Dans un marché public, le commerçant peut jouer d’ingéniosité pour attirer le client par la présentation de son étal. (Photo Pierre Fraser, 2018)

À la banque alimentaire, les produits sont disposés pêle-mêle sur des tables alignées les unes à la suite des autres — signaler autrement. (Photo Pierre Fraser, 2018)

© Denis Harvey (2017)
© Georges Vignaux (PhD) et Pierre Fraser (PhD), 2016 / texte
© Photos d’articles : Pierre Fraser (2018)
© Vidéo : Pierre Fraser (2021)

Les 4 fonctions d’un repère visuel

  • signaler en vue de l’accomplissement d’actions ou suggérant l’opportunité d’actions ;
  • localiser d’autres repères qui doivent déclencher une action (le repère est élément de réseau) ;
  • confirmer qu’un individu est au bon endroit et/ou qu’il adopte les comportements appropriés ;
  • combler certaines attentes.

Chaque repère visuel signale l’accomplissement d’actions ou suggérant l’opportunité d’actions. Par exemple, fréquenter un supermarché ou un marché public versus une banque alimentaire sont deux expériences fort différentes même si la finalité relève de la même logique : s’alimenter. Aux fins de ma démonstration je mettrai en opposition un marché public (marché du Vieux-Port de Québec) et une banque alimentaire (La Bouchée Généreuse, quartier Limoilou, Québec).
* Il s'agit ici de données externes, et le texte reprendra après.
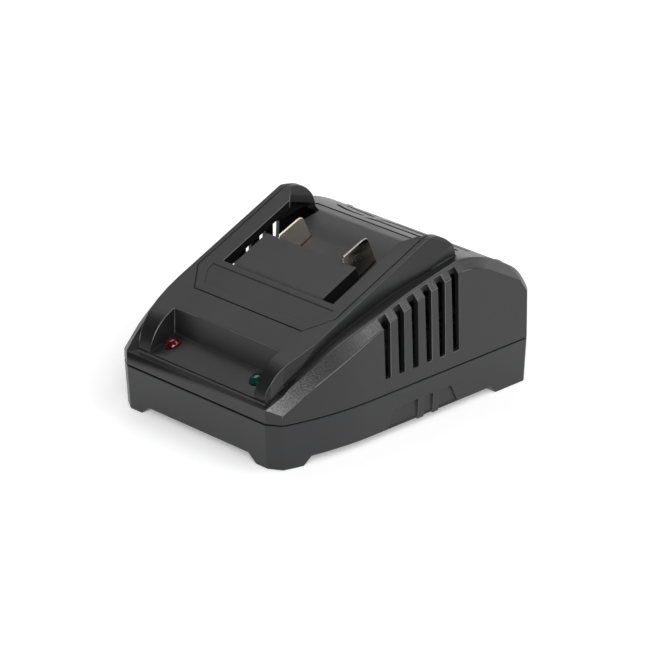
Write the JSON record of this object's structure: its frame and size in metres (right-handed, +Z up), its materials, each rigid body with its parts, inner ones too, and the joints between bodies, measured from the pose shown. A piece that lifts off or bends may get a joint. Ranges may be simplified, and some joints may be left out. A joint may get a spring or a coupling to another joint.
{
  "type": "power tool battery charger",
  "caption": "Desktop charger with a sloping slide-on docking tower, a terminal block with contact blades between two rails, indicator lamps in a front recess and vented side walls.",
  "frame": {"origin": "centre of the footprint, on the surface the four feet stand on", "axes": "+Z up, +Y from the lamps at the front to the mains inlet at the rear, +X to the right as seen from the front"},
  "size_m": [0.09, 0.1166, 0.0609],
  "materials": {
    "shell_plastic": "satin",
    "holder_plastic": "satin",
    "contact_metal": "satin",
    "red_lens": "gloss",
    "green_lens": "gloss",
    "tinned_metal": "satin",
    "screw_steel": "satin",
    "board_laminate": "satin",
    "inlet_plastic": "satin",
    "pin_metal": "satin",
    "fuse_ceramic": "satin",
    "grey_case": "satin",
    "ferrite": "matte",
    "enamelled_copper": "gloss",
    "black_epoxy": "matte",
    "blue_sleeve": "gloss",
    "sink_aluminium": "satin",
    "bobbin_plastic": "matte",
    "winding_tape": "satin",
    "white_epoxy": "matte"
  },
  "bodies": {
    "root": {"upper_housing": "shell_plastic", "lower_housing": "shell_plastic", "terminal_holder": "holder_plastic", "positive_blade": "contact_metal", "negative_blade": "contact_metal", "red_led": "red_lens", "green_led": "green_lens", "led_leads": "tinned_metal", "housing_screws": "screw_steel", "main_board": "board_laminate", "board_screws": "screw_steel", "mains_inlet_shell": "inlet_plastic", "mains_inlet_pins": "pin_metal", "input_wires": "tinned_metal", "fuse": "fuse_ceramic", "x_capacitor": "grey_case", "choke_core": "ferrite", "choke_winding": "enamelled_copper", "bridge_rectifier": "black_epoxy", "bulk_capacitor": "blue_sleeve", "switching_transistor": "black_epoxy", "primary_heat_sink": "sink_aluminium", "transformer_core": "ferrite", "transformer_bobbin": "bobbin_plastic", "transformer_winding": "winding_tape", "output_rectifier": "black_epoxy", "secondary_heat_sink": "sink_aluminium", "output_capacitors": "blue_sleeve", "optocoupler": "white_epoxy", "control_chip": "black_epoxy"}
  },
  "joints": []
}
La disposition d’un marché public doit répondre à une seule contrainte : rendre accessibles le plus facilement possible les produits à vendre — signaler, localiser, confirmer. Chaque commerçant dispose dès lors d’un espace qu’il loue, qui lui est attribué et qu’il peut aménager à sa guise, tout en respectant les règles édictées par le propriétaire des lieux. Certains commerçants, un peu plus fortunés, louent des espaces qu’ils configurent un peu comme une boutique, avec une porte d’entrée, d’où parfois l’impression d’être confronté à une consommation structurée et organisé, alors que le client cherche avant tout une « expérience » d’authenticité et de contact direct avec le vendeur et/ou le producteur. La configuration de vente, quant à elle, est classique : un ou des présentoirs sur lesquels sont déposés et alignés les produits à vendre. Pour le reste, il en va de la créativité du commerçant pour mettre en valeur sa marchandise. Et cette créativité se décline de plusieurs façons.

La banque alimentaire, tout comme le marché public, est confrontée à une seule et même contrainte : rendre accessibles le plus facilement possible les produits offerts gratuitement — signaler, localiser, confirmer. Cependant, il y a une différence, et cette différence est majeure : alors que le commerçant du marché public joue d’ingéniosité dans la mise en valeur de ses produits pour attirer le consommateur, la banque alimentaire n’a pas à se préoccuper de cette portion de la transaction commerciale : les produits sont disposés pêle-mêle sur des tables alignées les unes à la suite des autres — signaler autrement. Il s’agit de mettre en place un circuit de denrées et de produits, un peu comme à la cafétéria, où le bénéficiaire se sert à la carte à travers une offre souvent fort limitée de produits.